Data records
↓↓↓

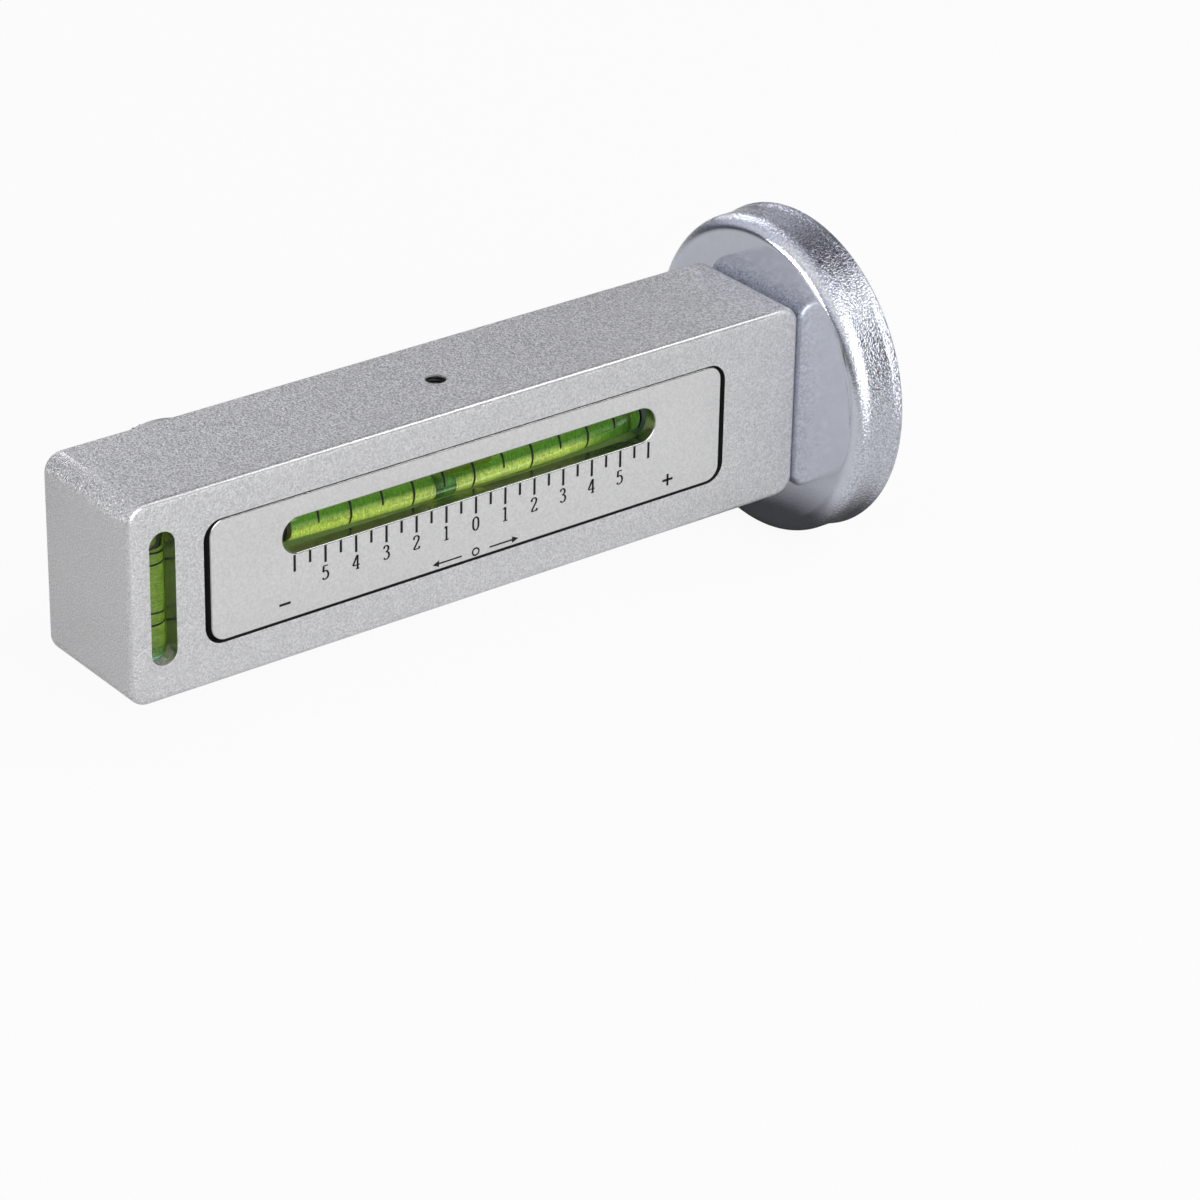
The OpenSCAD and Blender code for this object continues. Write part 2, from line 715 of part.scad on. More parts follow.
module adjuster_screw() {
    head = knob_y + knob_t - screw_head_h;
    color("darkgoldenrod") in_frame() difference() {
        union() {
            round_y(adjuster_x, adjuster_z, screw_tip_y, head - screw_tip_y, screw_d / 2);
            round_y(adjuster_x, adjuster_z, head, screw_head_h, screw_head_d / 2);
        }
        difference() {
            round_y(adjuster_x, adjuster_z, clip_y, clip_t, screw_d);
            round_y(adjuster_x, adjuster_z, clip_y, clip_t, screw_d / 2 - clip_groove);
        }
        translate([adjuster_x - screw_head_d, knob_y + knob_t - screw_slot_d,
            adjuster_z - screw_slot_w / 2])
            cube([2 * screw_head_d, screw_slot_d + cut, screw_slot_w]);
    }
}

// Outline of the knurled wheel: each tooth has a flat top and a flat root
function knurl_point(i) =
    let (tooth = floor(i / 4), step = i % 4,
        r = step < 2 ? knob_d / 2 : knob_d / 2 - knurl_depth,
        a = (tooth + knurl_shares[step]) * 360 / knurl_n)
        [r * cos(a), r * sin(a)];

module adjuster_knob() {
    color("saddlebrown") in_frame() difference() {
        union() {
            translate([adjuster_x, knob_y, adjuster_z]) rotate([-90, 0, 0])
                linear_extrude(knob_flange_t)
                    polygon([for (i = [0:4 * knurl_n - 1]) knurl_point(i)]);
            round_y(adjuster_x, adjuster_z, knob_y, knob_t, knob_hub_d / 2);
        }
        round_y(adjuster_x, adjuster_z, knob_y - cut, knob_t + 2 * cut,
            screw_d / 2 + fit_gap);
        round_y(adjuster_x, adjuster_z, knob_y + knob_t - screw_head_h, screw_head_h + cut,
            screw_head_d / 2 + fit_gap);
    }
}

module adjuster_washer() {
    color("gray") in_frame() difference() {
        round_y(adjuster_x, adjuster_z, bar_w + housing_h, washer_t, washer_d / 2);
        round_y(adjuster_x, adjuster_z, bar_w, housing_h + washer_t + cut,
            screw_d / 2 + run_gap);
    }
}

// Retaining clip: an open ring that snaps into the screw's groove inside the housing
module adjuster_clip() {
    color("gray") in_frame() difference() {
        round_y(adjuster_x, adjuster_z, clip_y, clip_t, clip_d / 2);
        round_y(adjuster_x, adjuster_z, clip_y - cut, clip_t + 2 * cut,
            screw_d / 2 - clip_groove + fit_gap);
        translate([adjuster_x - screw_d / 2 + clip_groove, clip_y - cut,
            adjuster_z - clip_d])
            cube([screw_d - 2 * clip_groove, clip_t + 2 * cut, clip_d]);
    }
}

module adjuster_nut() {
    color("darkgoldenrod") in_frame() difference() {
        round_y(adjuster_x, adjuster_z, head_y, head_t, nut_d / 2);
        round_y(adjuster_x, adjuster_z, head_y - cut, head_t + 2 * cut,
            screw_d / 2 + nut_gap);
    }
}

// Solid of revolution about the magnet's axis; the outline's x is the radius and its y the
// distance from the bar's end
module magnet_turned(points) {
    translate([bar_l, core_y, bar_h / 2]) rotate([0, 90, 0])
        rotate_extrude($fn = magnet_fn) polygon(points);
}

// Screw through the magnet, or the room for it when gap is above zero
module magnet_screw_solid(gap) {
    face = magnet_t - magnet_head_inset;
    r = magnet_screw_d / 2 + gap;
    translate([bar_l, core_y, bar_h / 2]) rotate([0, 90, 0]) {
        translate([0, 0, -magnet_screw_grip])
            cylinder(r = r, h = magnet_screw_grip + face - head_cone, $fn = round_fn);
        translate([0, 0, face - head_cone])
            cylinder(r1 = r, r2 = magnet_head_d / 2 + gap, h = head_cone, $fn = round_fn);
    }
}

module magnet_cup() {
    inner = magnet_d / 2 - cup_wall;
    r = magnet_d / 2;
    lip = lip_d / 2;
    color("lightsteelblue") in_frame() magnet_turned(concat(
        [[magnet_screw_d / 2 + fit_gap, 0]],
        quarter(r - shoulder_r, shoulder_r, shoulder_r, -90),
        [[r, magnet_t - flare_l - lip_ease], [lip, magnet_t - lip_ease]],
        [[lip - lip_ease, magnet_t], [inner, magnet_t], [inner, cup_floor],
            [magnet_screw_d / 2 + fit_gap, cup_floor]]));
}

module magnet_ring() {
    outer = magnet_d / 2 - cup_wall - resin_w;
    inner = core_d / 2 + resin_w;
    top = ferrite_top;
    color("darkslategray") in_frame() magnet_turned(
        [[inner, cup_floor], [outer, cup_floor], [outer, top], [inner, top]]);
}

module magnet_resin() {
    outer = magnet_d / 2 - cup_wall;
    inner = core_d / 2;
    top = ferrite_top;
    color("black") in_frame() {
        magnet_turned([[outer - resin_w, cup_floor], [outer, cup_floor], [outer, top],
            [outer - resin_w, top]]);
        magnet_turned([[inner, cup_floor], [inner + resin_w, cup_floor],
            [inner + resin_w, top], [inner, top]]);
    }
}

module magnet_core() {
    color("lightsteelblue") in_frame() difference() {
        magnet_turned([[0, cup_floor], [core_d / 2, cup_floor], [core_d / 2, magnet_t],
            [0, magnet_t]]);
        magnet_screw_solid(fit_gap);
        translate([bar_l + magnet_t - magnet_head_inset, core_y, bar_h / 2])
            rotate([0, 90, 0])
                cylinder(r = magnet_head_d / 2 + fit_gap, h = magnet_t, $fn = round_fn);
    }
}

module magnet_screw() {
    color("gray") in_frame() difference() {
        magnet_screw_solid(0);
        translate([bar_l + magnet_t - magnet_head_inset - socket_d, core_y, bar_h / 2])
            rotate([0, 90, 0])
                cylinder(r = magnet_socket / 2 * hex_corner, h = socket_d + cut, $fn = 6);
    }
}

bar_body();
camber_plate();
camber_scale_lines();
camber_vial();
camber_vial_plugs();
camber_vial_collars();
camber_vial_marks();
camber_liquid();
camber_bubble();
cross_vial();
cross_vial_plug();
cross_vial_rings();
cross_liquid();
cross_bubble();
cross_vial_cap();
back_plate();
back_scale_lines();
caster_carrier();
caster_vial();
caster_vial_plugs();
caster_vial_marks();
caster_liquid();
caster_bubble();
pivot_pin();
pivot_set_screw();
adjuster_housing();
adjuster_screw();
adjuster_knob();
adjuster_washer();
adjuster_clip();
adjuster_nut();
magnet_cup();
magnet_ring();
magnet_resin();
magnet_core();
magnet_screw();
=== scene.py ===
"""Wheel-alignment gauge: a blasted aluminium bar with a camber vial, a cross vial, a tilting
caster vial behind and a bright zinc pot magnet at its end. Lengths are metres, in the frame
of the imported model: the origin is the centre of the magnet's face, the bar runs along -X,
the camber scale faces -Y and +Z is up."""

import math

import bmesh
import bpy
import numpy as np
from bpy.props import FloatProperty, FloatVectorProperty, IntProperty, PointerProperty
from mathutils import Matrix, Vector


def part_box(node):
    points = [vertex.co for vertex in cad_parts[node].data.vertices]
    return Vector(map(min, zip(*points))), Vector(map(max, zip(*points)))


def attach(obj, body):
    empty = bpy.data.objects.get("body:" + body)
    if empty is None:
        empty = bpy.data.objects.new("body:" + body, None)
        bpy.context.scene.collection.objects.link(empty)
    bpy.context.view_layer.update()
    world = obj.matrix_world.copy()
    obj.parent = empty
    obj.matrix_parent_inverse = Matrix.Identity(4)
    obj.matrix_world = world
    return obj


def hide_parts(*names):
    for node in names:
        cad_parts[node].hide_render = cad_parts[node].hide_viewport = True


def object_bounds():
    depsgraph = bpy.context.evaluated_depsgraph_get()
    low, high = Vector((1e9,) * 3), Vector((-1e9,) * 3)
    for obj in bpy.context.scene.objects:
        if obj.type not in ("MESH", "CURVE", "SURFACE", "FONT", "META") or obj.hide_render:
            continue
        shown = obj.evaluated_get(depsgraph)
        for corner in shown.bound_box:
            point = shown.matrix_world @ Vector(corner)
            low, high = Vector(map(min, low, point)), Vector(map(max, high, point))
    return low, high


bl_info = {
    "name": "Camber caster gauge",
    "version": (1, 0, 0),
    "blender": (4, 5, 0),
    "location": "View3D > Sidebar > Gauge",
    "description": "Builds a magnetic camber and caster gauge round its packed frame",
    "category": "Object",
}

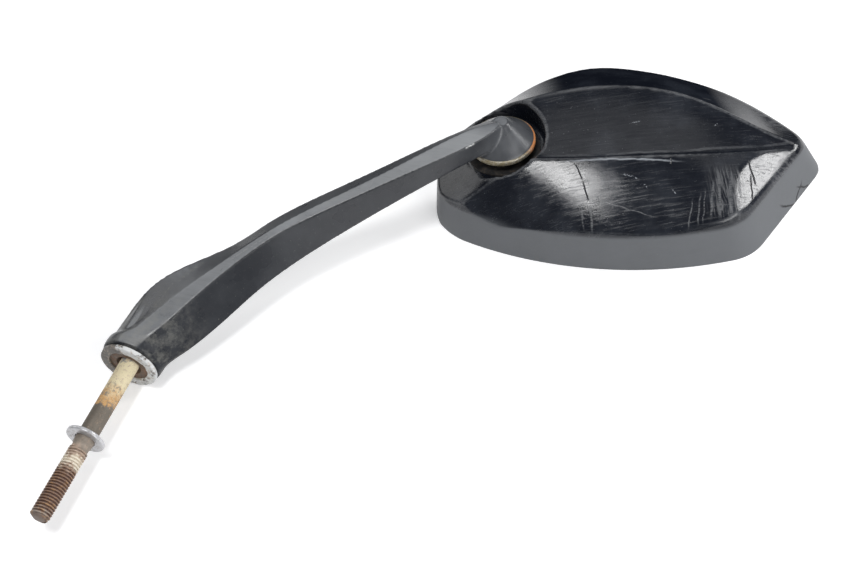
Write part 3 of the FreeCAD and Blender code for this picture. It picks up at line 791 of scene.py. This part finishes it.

↑↑↑

# [Problem]
Which lines above run from the one containing "bar_body();" down to the one containing "points = [vertex.co"? Repeat exactly those, both ends included, and nothing else.

# [Finished answer]
bar_body();
camber_plate();
camber_scale_lines();
camber_vial();
camber_vial_plugs();
camber_vial_collars();
camber_vial_marks();
camber_liquid();
camber_bubble();
cross_vial();
cross_vial_plug();
cross_vial_rings();
cross_liquid();
cross_bubble();
cross_vial_cap();
back_plate();
back_scale_lines();
caster_carrier();
caster_vial();
caster_vial_plugs();
caster_vial_marks();
caster_liquid();
caster_bubble();
pivot_pin();
pivot_set_screw();
adjuster_housing();
adjuster_screw();
adjuster_knob();
adjuster_washer();
adjuster_clip();
adjuster_nut();
magnet_cup();
magnet_ring();
magnet_resin();
magnet_core();
magnet_screw();
=== scene.py ===
"""Wheel-alignment gauge: a blasted aluminium bar with a camber vial, a cross vial, a tilting
caster vial behind and a bright zinc pot magnet at its end. Lengths are metres, in the frame
of the imported model: the origin is the centre of the magnet's face, the bar runs along -X,
the camber scale faces -Y and +Z is up."""

import math

import bmesh
import bpy
import numpy as np
from bpy.props import FloatProperty, FloatVectorProperty, IntProperty, PointerProperty
from mathutils import Matrix, Vector


def part_box(node):
    points = [vertex.co for vertex in cad_parts[node].data.vertices]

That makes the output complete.